Sementara di depan kaus, berisi tentang pusaka budaya Minang, diantaranya tabuik (tempat penyimpanan padi sebagai simbol bersuka ria), Jam Gadang di Bukittinggi dan kawasan Kota Padang.

Untuk memproduksi kaus berpantun itu, Christine bekerja sama dengan produsen kaus di Bandung Jawa barat. Produksi pertama berhasil dipasarkan seminggu sebelum lebaran 2009 dengan harga Rp 85.000 per potong dengan diskon 20 persen. Bagi pembeli yang akan menjual kembali, Christine memberikan diskon 50 persen dari harga jual

Dinas Pariwisata Sumbar Puji kreativitas Christine Hakim

Ide dan kreativitas Christine Hakim dalam upaya memasyarakatkan kembali tradisi lisan Minangkabau berupa pantun Minang melalui produk kaus mendapat apresiasi dari Dinas Kebudayaan dan Pariwisata Sumbar.

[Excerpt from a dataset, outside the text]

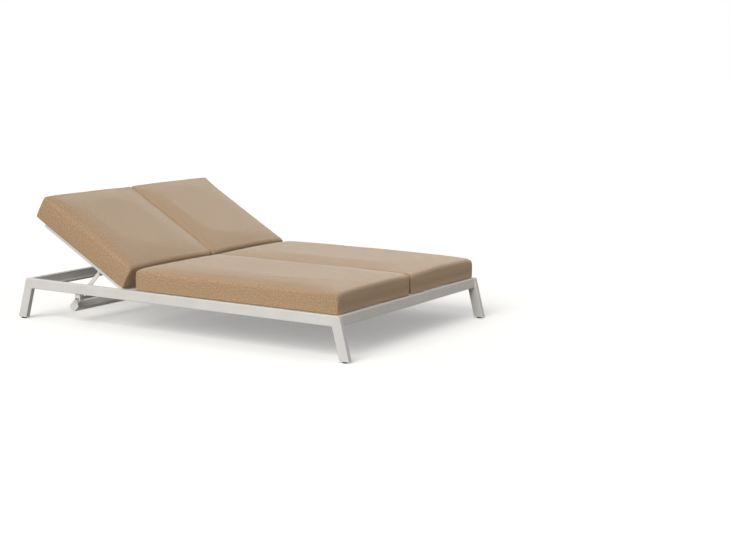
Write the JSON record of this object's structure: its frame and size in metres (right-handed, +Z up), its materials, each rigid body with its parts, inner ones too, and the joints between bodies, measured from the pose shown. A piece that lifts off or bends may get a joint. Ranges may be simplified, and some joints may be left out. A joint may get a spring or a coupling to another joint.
{
  "type": "double chaise lounger",
  "caption": "Low double sun lounger: one metal frame on splayed legs, two seat cushions and two reclining cushioned backs, each propped on a notched stay.",
  "frame": {"origin": "on the floor, in the middle between the four feet", "axes": "+Z up, +Y along the beds from the foot end to the head end, +X across to the right bed"},
  "size_m": [1.5, 2.169, 0.6919],
  "materials": {
    "frame_paint": "satin",
    "woven_fabric": "matte",
    "black_rubber": "matte",
    "light_plastic": "satin",
    "bare_steel": "satin"
  },
  "bodies": {
    "frame": {"head_rail": "frame_paint", "foot_rail": "frame_paint", "centre_beam": "frame_paint", "stop_bar": "frame_paint", "bar_hangers": "frame_paint", "left_side_rail": "frame_paint", "left_head_leg": "frame_paint", "left_foot_leg": "frame_paint", "left_head_glide": "black_rubber", "left_foot_glide": "black_rubber", "left_head_ledge": "frame_paint", "left_rest_blocks": "black_rubber", "left_seat_slats": "frame_paint", "left_cross_rail": "frame_paint", "left_hinge_bushes": "light_plastic", "left_seat_cushion": "woven_fabric", "right_side_rail": "frame_paint", "right_head_leg": "frame_paint", "right_foot_leg": "frame_paint", "right_head_glide": "black_rubber", "right_foot_glide": "black_rubber", "right_head_ledge": "frame_paint", "right_rest_blocks": "black_rubber", "right_seat_slats": "frame_paint", "right_cross_rail": "frame_paint", "right_hinge_bushes": "light_plastic", "right_seat_cushion": "woven_fabric"},
    "left_hinge": {"left_hinge_pins": "bare_steel"},
    "left_back": {"left_back_side_tubes": "frame_paint", "left_back_head_tube": "frame_paint", "left_back_hinge_tube": "frame_paint", "left_back_slats": "frame_paint", "left_back_caps": "light_plastic", "left_stay_lugs": "frame_paint", "left_stay_pins": "bare_steel", "left_back_cushion": "woven_fabric"},
    "left_stay": {"left_stay_plates": "frame_paint", "left_stay_tube": "frame_paint"},
    "right_hinge": {"right_hinge_pins": "bare_steel"},
    "right_back": {"right_back_side_tubes": "frame_paint", "right_back_head_tube": "frame_paint", "right_back_hinge_tube": "frame_paint", "right_back_slats": "frame_paint", "right_back_caps": "light_plastic", "right_stay_lugs": "frame_paint", "right_stay_pins": "bare_steel", "right_back_cushion": "woven_fabric"},
    "right_stay": {"right_stay_plates": "frame_paint", "right_stay_tube": "frame_paint"}
  },
  "joints": [
    {"name": "left_fold", "type": "hinge", "parent": "frame", "child": "left_hinge", "pos_m": [-0.3675, 0.355, 0.22], "axis": [1, 0, 0], "range_deg": [-29.5, 0]},
    {"name": "left_raise", "type": "hinge", "parent": "left_hinge", "child": "left_back", "pos_m": [-0.3675, 0.355, 0.22], "axis": [1, 0, 0], "range_deg": [0, 13.2]},
    {"name": "left_stay_swing", "type": "hinge", "parent": "left_back", "child": "left_stay", "pos_m": [-0.3675, 0.5471, 0.29881], "axis": [1, 0, 0], "range_deg": [0, 75.6]},
    {"name": "right_fold", "type": "hinge", "parent": "frame", "child": "right_hinge", "pos_m": [0.3675, 0.355, 0.22], "axis": [1, 0, 0], "range_deg": [-29.5, 0]},
    {"name": "right_raise", "type": "hinge", "parent": "right_hinge", "child": "right_back", "pos_m": [0.3675, 0.355, 0.22], "axis": [1, 0, 0], "range_deg": [0, 13.2]},
    {"name": "right_stay_swing", "type": "hinge", "parent": "right_back", "child": "right_stay", "pos_m": [0.3675, 0.5471, 0.29881], "axis": [1, 0, 0], "range_deg": [0, 75.6]}
  ],
  "couplings": [
    {"joint": "left_stay_swing", "follows": "left_fold", "ratio": -2.56},
    {"joint": "right_stay_swing", "follows": "right_fold", "ratio": -2.56}
  ]
}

Kepala Dinas Kebudayaan dan Pariwisata Sumbar James halliward menghargai upaya Christine hakim ini. Diakuinya, seiring perkembangan zaman tradisi lisan Minangkabau cenderung ditinggalkan orang.

“Padahal tradisi ini hal yang seharusnya dibudayakan dan digali terus agar tradisi ini tidak lekang oleh waktu,"kata James.

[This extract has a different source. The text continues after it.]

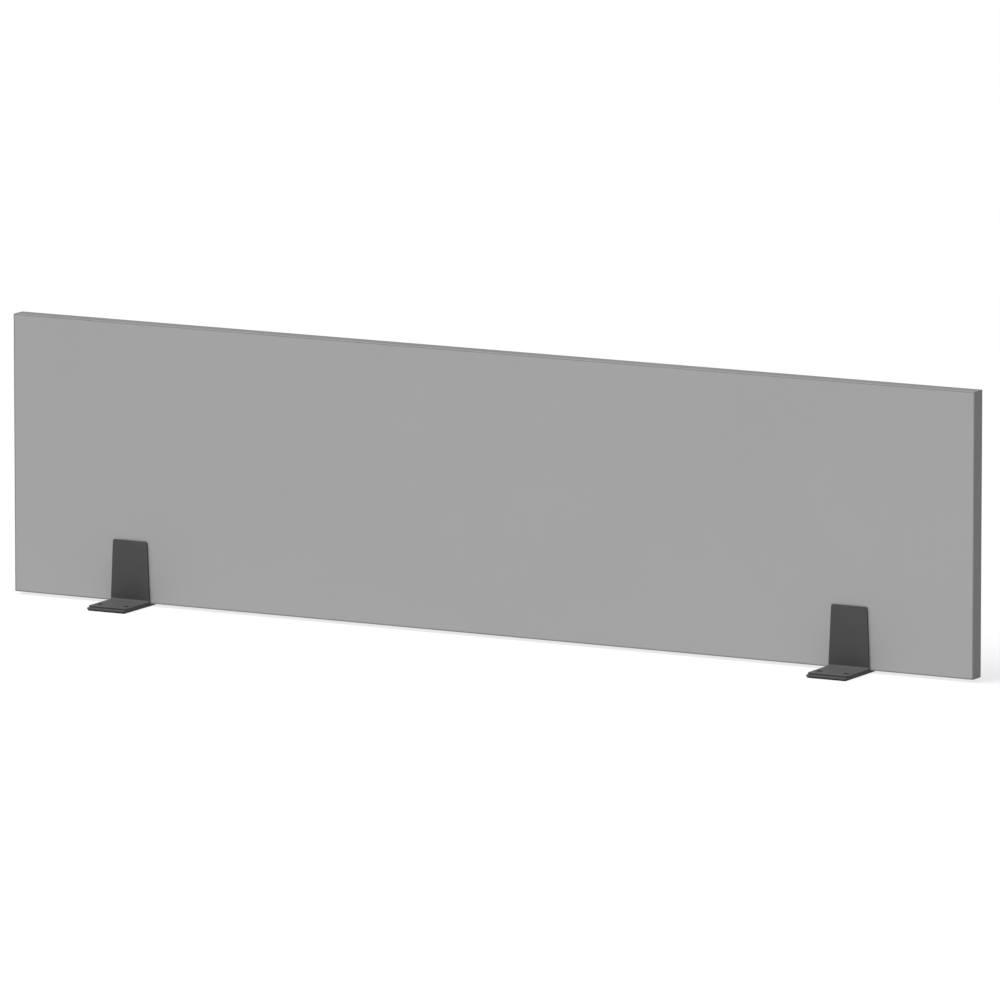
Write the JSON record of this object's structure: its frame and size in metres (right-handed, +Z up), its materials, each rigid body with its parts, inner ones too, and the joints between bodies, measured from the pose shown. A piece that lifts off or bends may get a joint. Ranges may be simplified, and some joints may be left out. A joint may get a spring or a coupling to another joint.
{
  "type": "desk privacy panel",
  "caption": "Low rectangular desk privacy panel: an edge-banded board held upright by a pair of bolted sheet-steel bracket feet that screw down to a desk top.",
  "frame": {"origin": "on the desk top, under the middle of the whole object's length and depth", "axes": "+X along the board's length, towards its right end seen from the side the feet reach out of; -Y out of that side; +Z up"},
  "size_m": [1.6, 0.1071, 0.4245],
  "materials": {
    "particle_board": "raw particle board, hidden under the faces and edge bands",
    "melamine": "mid-grey melamine face with a fine pearl grain",
    "edging": "mid-grey ABS edge band, fine satin grain",
    "bracket_coating": "fine-textured dark-grey powder coat on sheet steel",
    "foot_pad": "matt black rubber sheet",
    "zinc_hardware": "bright zinc plating"
  },
  "bodies": {
    "root": {"panel_core": "particle_board", "front_laminate": "melamine", "rear_laminate": "melamine", "top_edge_band": "edging", "bottom_edge_band": "edging", "left_edge_band": "edging", "right_edge_band": "edging", "left_front_angle": "bracket_coating", "left_rear_angle": "bracket_coating", "left_foot_pad": "foot_pad", "left_lower_weld_stud": "zinc_hardware", "left_lower_screw": "zinc_hardware", "left_lower_washer": "zinc_hardware", "left_upper_weld_stud": "zinc_hardware", "left_upper_screw": "zinc_hardware", "left_upper_washer": "zinc_hardware", "right_front_angle": "bracket_coating", "right_rear_angle": "bracket_coating", "right_foot_pad": "foot_pad", "right_lower_weld_stud": "zinc_hardware", "right_lower_screw": "zinc_hardware", "right_lower_washer": "zinc_hardware", "right_upper_weld_stud": "zinc_hardware", "right_upper_screw": "zinc_hardware", "right_upper_washer": "zinc_hardware"}
  },
  "joints": []
}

Hal senada juga diungkapkan oleh Budayawan Minang Mak Katik (60). Menurutnya,  pelestarian budaya sebenarnya bisa dilakukan oleh siapa saja termasuk Christine.

Mak Katik bahkan baru tahu tentang produksi tersebut saat dimintai komentarnya. Meskipun demikian, dirinya mengakui tradisi lisan Minang cenderung ditinggalkan orang belakangan ini.

”Tidak seperti tahun 1970 saat Hasan Basri Durin manjabat sebagai Walikota Padang, upaya melestarikan tradisi lisan begitu kuat,"katanya.

Dikatakan Mak Katik, mestinya gampang membuat masyarakat semakin kuat mentalnya, tanpa harus menangisi kesedihan berlarut-larut. Kami melihat gempa ini sebagi takdir, kami pasrah. Di manapun dan kapanpun bencana bisa terjadi. Air mata tak bisa menyelesaikan persoalan.

Menurutnya, apapun keputusan tuhan atas manusia semestinya dihadapi dengan tawakal.

"Berusaha itu sangat penting, tidak berpangku tangan di tengah bencana, seperti yang dilakukan oleh seorang Christine Hakim adalah sebuah modal untuk membangkitkan kembali kerja keras dan kreatifitas yang merupakan ciri dari urang Minang,"tutupnya.